Recovery of expenses for our development segment increased $350, or 3.78%, from $9,254 for the nine months ended September 30, 2014 to $9,604 for the nine months ended September 30, 2015. This increase was directly related to higher real estate taxes we paid on the Condor Ranch property, all of which is recovered by the tenant on that property.

We received $17,185 relating to Blue Cypress arising from miscellaneous use of the property in 2015 and we received $39,600 in other income during the nine months ended September 30, 2014 related to the sale of palm trees from our Blue Cypress Farm property.

Total Operating Expenses

Total operating expenses for our development segment decreased $121,639, or 24.74%, from $491,572 for the nine months ended September 30, 2014 to $369,933 for the nine months ended September 30, 2015.  Property operating expenses decreased by $104,031 in 2015.  This is attributable to lower crop costs on the Grassy Island Groves property of $61,266 and the fact that, in 2014, Hawk Creek Ranch and Pintail Vineyards were entitled to participating revenues relating to leases assumed at the time the properties were purchased. As a result, our development properties incurred management fees and real estate taxes associated with this revenue in 2014 of $51,009, which ceased once the leases expired.  These expenses are currently being capitalized as these two properties are under development.  Lastly, we did not incur any acquisition related expenses in 2015.

40


 

Liquidity and Capital Resources

We measure liquidity in terms of our ability to meet requests for capital, whether for acquisitions of new farms, to fund capital expenditures, including planned redevelopment expenses and unplanned repairs, for the repayment of existing borrowing arrangements, for distributions to our stockholders and holders of Common Units or other cash demands that may arise in the course of our ordinary business operations.

Our sources of funds to meet our liquidity needs will primarily be, to the extent applicable, existing cash balances, including the net proceeds received in connection with the Offering, cash flow from operations and available borrowings under our revolving credit facilities. We believe that these cash sources will be sufficient to satisfy our cash requirements for the next 12 months. We plan to use our sources of cash primarily to acquire farms consistent with our investment strategy, to repay principal amounts, including interest on any outstanding borrowings, if any, finance capital expenditures on development farms and fund our operations and make distributions to our stockholders and the holders of Common Units.

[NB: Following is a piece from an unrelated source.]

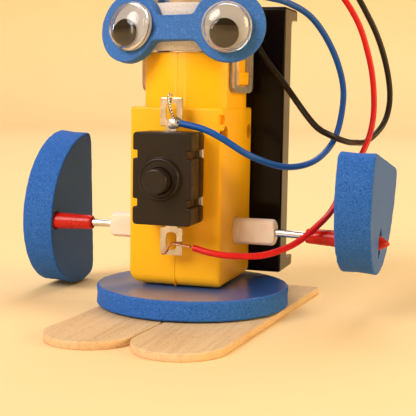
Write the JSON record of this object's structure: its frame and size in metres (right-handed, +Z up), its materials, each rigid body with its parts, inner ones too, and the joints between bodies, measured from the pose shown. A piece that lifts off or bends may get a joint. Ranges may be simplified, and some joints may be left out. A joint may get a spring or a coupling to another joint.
{
  "type": "walking craft robot",
  "caption": "Small craft robot: an upright gear motor on craft sticks with off-centre foam paddles on its axle, a battery holder behind, a push-button switch and googly eyes.",
  "frame": {"origin": "on the floor under the middle of the gearbox, on the underside of the left craft stick", "axes": "+Z up, the switch and the eyes face -Y, and +X is along the output shaft to the robot's wired side"},
  "size_m": [0.0806, 0.0773, 0.0761],
  "materials": {
    "cell_wrap": "satin",
    "black_plastic": "satin",
    "spring_steel": "satin",
    "nylon": "satin",
    "steel": "gloss",
    "birch": "matte",
    "white_plastic": "satin",
    "clear_plastic": "gloss",
    "blue_foam": "matte",
    "foam_tape": "matte",
    "yellow_plastic": "satin",
    "copper": "satin",
    "ferrite": "matte",
    "brass": "satin",
    "pupil_black": "gloss",
    "red_sleeve": "gloss",
    "tinned_metal": "satin",
    "black_pvc": "satin",
    "blue_pvc": "satin",
    "red_pvc": "satin"
  },
  "bodies": {
    "chassis": {"battery_cell_left": "cell_wrap", "battery_cell_right": "cell_wrap", "battery_holder": "black_plastic", "battery_link_plate": "spring_steel", "battery_plate_left": "spring_steel", "battery_plate_right": "spring_steel", "battery_spring_left": "spring_steel", "battery_spring_right": "spring_steel", "compound_pin": "steel", "craft_stick_left": "birch", "craft_stick_right": "birch", "crown_pin": "steel", "eye_back_left": "white_plastic", "eye_back_right": "white_plastic", "eye_dome_left": "clear_plastic", "eye_dome_right": "clear_plastic", "foam_base": "blue_foam", "glasses_foam": "blue_foam", "head_tape": "foam_tape", "holder_tape": "foam_tape", "housing_left": "yellow_plastic", "housing_right": "yellow_plastic", "housing_screw_1": "steel", "housing_screw_2": "steel", "motor_can": "steel", "motor_end_cap": "nylon", "motor_magnet_front": "ferrite", "motor_magnet_rear": "ferrite", "motor_strap": "clear_plastic", "motor_terminal_front": "brass", "motor_terminal_rear": "brass", "strands_bottom": "copper", "strands_top": "tinned_metal", "switch_base": "black_plastic", "switch_cover": "black_plastic", "switch_lug_bottom": "tinned_metal", "switch_lug_top": "tinned_metal", "switch_spring": "spring_steel", "switch_tape": "foam_tape", "wire_black": "black_pvc", "wire_blue": "blue_pvc", "wire_red": "red_pvc"},
    "axle": {"output_shaft": "nylon", "output_gear": "nylon", "rod_left": "steel", "rod_right": "steel", "sleeve_left": "red_sleeve", "sleeve_right": "red_sleeve", "paddle_left": "blue_foam", "paddle_right": "blue_foam"},
    "compound": {"compound_gear": "nylon"},
    "crown": {"crown_gear": "nylon"},
    "rotor": {"motor_shaft": "steel", "motor_armature": "copper", "motor_pinion": "nylon"},
    "button": {"switch_button": "black_plastic"},
    "pupil_left_disc": {"pupil_left": "pupil_black"},
    "pupil_right_disc": {"pupil_right": "pupil_black"}
  },
  "joints": [
    {"name": "axle_spin", "type": "hinge", "parent": "chassis", "child": "axle", "pos_m": [0, 0, 0.01655], "axis": [1, 0, 0], "continuous": true},
    {"name": "compound_spin", "type": "hinge", "parent": "chassis", "child": "compound", "pos_m": [0, 0.002, 0.02716], "axis": [1, 0, 0], "continuous": true},
    {"name": "crown_spin", "type": "hinge", "parent": "chassis", "child": "crown", "pos_m": [0, 0, 0.03594], "axis": [1, 0, 0], "continuous": true},
    {"name": "rotor_spin", "type": "hinge", "parent": "chassis", "child": "rotor", "pos_m": [0.0005, 0, 0.045], "axis": [0, 0, 1], "continuous": true},
    {"name": "button_press", "type": "slide", "parent": "chassis", "child": "button", "axis": [0, 1, 0], "range_m": [0, 0.0018], "stiffness_N_per_m": 600, "springref_m": -0.0008, "deforming": ["switch_spring"]},
    {"name": "pupil_left_swing", "type": "hinge", "parent": "chassis", "child": "pupil_left_disc", "pos_m": [-0.00877, -0.01195, 0.05735], "axis": [-0.3368, -0.9254, 0.1736], "continuous": true},
    {"name": "pupil_right_swing", "type": "hinge", "parent": "chassis", "child": "pupil_right_disc", "pos_m": [0.01041, -0.01281, 0.0573], "axis": [0.2756, -0.9613, 0], "continuous": true}
  ],
  "couplings": [
    {"joint": "compound_spin", "follows": "axle_spin", "ratio": -4},
    {"joint": "crown_spin", "follows": "axle_spin", "ratio": 16},
    {"joint": "rotor_spin", "follows": "axle_spin", "ratio": -48}
  ]
}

On October 23, 2015, we completed the Offering, which resulted in aggregate net proceeds to us, after deducting the underwriting discount and commissions and expenses payable by us, of approximately $39.2 million. We repaid approximately $25 million of outstanding indebtedness under our revolving credit facilities with a portion of the proceeds of the Offering. We intend to use the remainder of net proceeds from the Offering for general corporate and working capital purposes, including to fund capital expenditures for our existing farms currently expected to total approximately $9.3 million for 2015, of which $2.2 million had not yet been expended through September 30, 2015.

Our long-term liquidity needs will mainly be for funds necessary to acquire additional farms, to make certain long-term capital expenditures and to make principal and interest payments on any debt that we may incur in the future. We expect to meet our long-term liquidity requirements through various sources of capital, including future equity issuances (including Common Units), cash flow from operations, and other secured and unsecured borrowings.

We believe that, as a publicly traded company, we will have access to multiple sources of capital to fund our long-term liquidity requirements, including the issuance of additional equity securities and the incurrence of additional debt. However, given that we are a new public company, we cannot assure you that we will have access to all of these sources of capital, if any. Our ability to access the equity capital markets will depend on a variety of factors, many of which are out of our control, including general market conditions and market perceptions regarding our company. Our ability to incur additional debt will also depend on a variety of factors, including our degree of leverage and borrowing restrictions that may be imposed by lenders.

 

Credit Facilities

As of September 30, 2015, we had three revolving credit facilities in place with an aggregate principal amount of $75 million, of which $52.2 million was drawn on that date. The key terms of the revolving credit facilities, which were arranged by Rutledge Investment Company, are outlined below.

Maturity and Interest

The original revolving credit facility of $25 million (i) has a maturity date of January 1, 2019, (ii) bears interest at a rate per annum equal to the 90 days LIBOR, plus 130 basis points, and (iii) requires us to make quarterly interest payments on April 1, July 1, October 1 and January 1 of each calendar quarter. Additionally, the original revolving credit facility requires us to pay a quarterly non-usage fee equal to (x) 0.25%, on an annualized basis, multiplied by (y) an amount equal to the total funds drawn under the facility subtracted from the aggregate principal amount of $25 million.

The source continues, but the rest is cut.